C++ offers a direct form of call-by-reference using reference parameters. To indicate that a function parameter is passed by reference, follow the parameter's type in the function prototype by an &. In the function call, mention the variable by name and it will be passed call-by-reference. In the called function, mentioning the variable by its local name actually refers to the original variable in the calling function. Thus, the original variable can be modified directly by the called function.
Reference parameters can also be created for local use as aliases for other variables within a function. Reference variables must be initialized in their declarations, and they can not be reassigned as aliases to other variables. Once a reference variable is declared as an alias for another variable, all operations supposedly performed on the alias are actually performed on the variable.

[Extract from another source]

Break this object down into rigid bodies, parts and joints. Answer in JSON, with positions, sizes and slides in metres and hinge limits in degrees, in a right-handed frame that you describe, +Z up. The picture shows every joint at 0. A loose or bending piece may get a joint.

C++ allows the programmer to specify default arguments and their default values. If a default argument is omitted in a call to a function, the default value of that argument is used. Default arguments must be the rightmost (trailing) arguments in a function's parameter list. Default arguments should be specified with the first occurrence of the function name. Default values can be constants, global variables, or function calls.
The unary scope resolution operator ( : : ) enables a program to access a global variable when a local variable of the same name is in scope.
It is possible to define several functions with the same name but with different parameter types. This is called function overloading. When an overloaded function is called, the compiler selects the proper function by examining the number and types of arguments in the call.
Overloaded functions can have different return values, and must have different parameter lists. Two functions differing only by return type will result in a compilation error.
Function templates enable the creation of functions that perform the same operations on different types of data, but the function template is defined only once.